### Problem to solve
Take each line that has the word "which" and return it.

-- Start of Dataset extract --

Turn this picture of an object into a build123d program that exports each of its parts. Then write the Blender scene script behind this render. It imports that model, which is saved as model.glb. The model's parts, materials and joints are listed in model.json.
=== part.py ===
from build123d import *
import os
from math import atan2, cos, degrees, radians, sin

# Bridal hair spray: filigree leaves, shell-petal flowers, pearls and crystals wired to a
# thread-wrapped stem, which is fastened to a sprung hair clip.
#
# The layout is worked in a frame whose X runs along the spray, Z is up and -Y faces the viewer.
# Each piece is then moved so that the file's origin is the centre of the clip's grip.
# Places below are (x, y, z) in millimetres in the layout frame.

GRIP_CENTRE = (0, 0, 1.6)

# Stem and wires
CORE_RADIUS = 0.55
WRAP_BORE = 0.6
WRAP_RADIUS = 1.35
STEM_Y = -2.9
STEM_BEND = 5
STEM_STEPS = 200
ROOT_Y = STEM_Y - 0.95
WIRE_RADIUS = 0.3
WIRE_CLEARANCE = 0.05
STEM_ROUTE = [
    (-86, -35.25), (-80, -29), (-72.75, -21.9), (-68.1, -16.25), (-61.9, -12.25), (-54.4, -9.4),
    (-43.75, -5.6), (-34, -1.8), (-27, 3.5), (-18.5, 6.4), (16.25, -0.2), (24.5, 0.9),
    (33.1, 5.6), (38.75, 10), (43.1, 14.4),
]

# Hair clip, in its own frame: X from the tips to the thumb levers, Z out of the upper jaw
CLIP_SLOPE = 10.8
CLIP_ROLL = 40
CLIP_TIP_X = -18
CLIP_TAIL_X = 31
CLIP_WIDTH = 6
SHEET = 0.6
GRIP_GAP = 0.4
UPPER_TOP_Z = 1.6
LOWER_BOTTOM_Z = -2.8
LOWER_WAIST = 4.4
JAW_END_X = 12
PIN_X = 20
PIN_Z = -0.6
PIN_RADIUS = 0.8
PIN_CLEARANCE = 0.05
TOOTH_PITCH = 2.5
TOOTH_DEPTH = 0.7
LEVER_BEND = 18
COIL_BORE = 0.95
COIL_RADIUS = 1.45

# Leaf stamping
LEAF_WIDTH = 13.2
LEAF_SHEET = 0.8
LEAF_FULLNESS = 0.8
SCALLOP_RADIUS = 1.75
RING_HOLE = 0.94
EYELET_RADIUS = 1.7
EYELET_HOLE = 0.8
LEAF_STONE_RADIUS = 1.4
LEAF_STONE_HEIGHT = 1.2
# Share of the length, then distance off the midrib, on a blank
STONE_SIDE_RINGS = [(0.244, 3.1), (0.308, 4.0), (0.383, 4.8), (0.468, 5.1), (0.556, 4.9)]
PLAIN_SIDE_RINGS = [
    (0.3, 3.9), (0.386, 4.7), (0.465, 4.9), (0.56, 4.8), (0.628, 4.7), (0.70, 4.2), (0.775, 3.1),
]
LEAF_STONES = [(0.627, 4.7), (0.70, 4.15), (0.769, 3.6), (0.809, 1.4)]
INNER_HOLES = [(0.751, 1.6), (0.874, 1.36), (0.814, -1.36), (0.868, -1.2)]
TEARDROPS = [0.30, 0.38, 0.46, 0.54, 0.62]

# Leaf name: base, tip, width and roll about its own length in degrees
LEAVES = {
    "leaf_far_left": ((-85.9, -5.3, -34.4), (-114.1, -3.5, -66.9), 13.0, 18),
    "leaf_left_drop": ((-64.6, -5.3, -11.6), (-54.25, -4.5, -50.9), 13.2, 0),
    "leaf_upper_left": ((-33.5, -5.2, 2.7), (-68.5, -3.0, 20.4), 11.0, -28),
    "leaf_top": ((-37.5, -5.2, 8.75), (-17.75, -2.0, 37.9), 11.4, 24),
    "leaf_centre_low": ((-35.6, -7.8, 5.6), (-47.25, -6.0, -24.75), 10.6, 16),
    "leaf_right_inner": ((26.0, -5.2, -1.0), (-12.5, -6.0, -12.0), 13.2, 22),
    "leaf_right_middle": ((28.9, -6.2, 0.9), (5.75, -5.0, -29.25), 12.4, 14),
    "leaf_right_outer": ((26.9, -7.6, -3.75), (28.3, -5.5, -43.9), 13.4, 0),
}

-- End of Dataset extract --

### Correct answer
Turn this picture of an object into a build123d program that exports each of its parts. Then write the Blender scene script behind this render. It imports that model, which is saved as model.glb. The model's parts, materials and joints are listed in model.json.
# thread-wrapped stem, which is fastened to a sprung hair clip.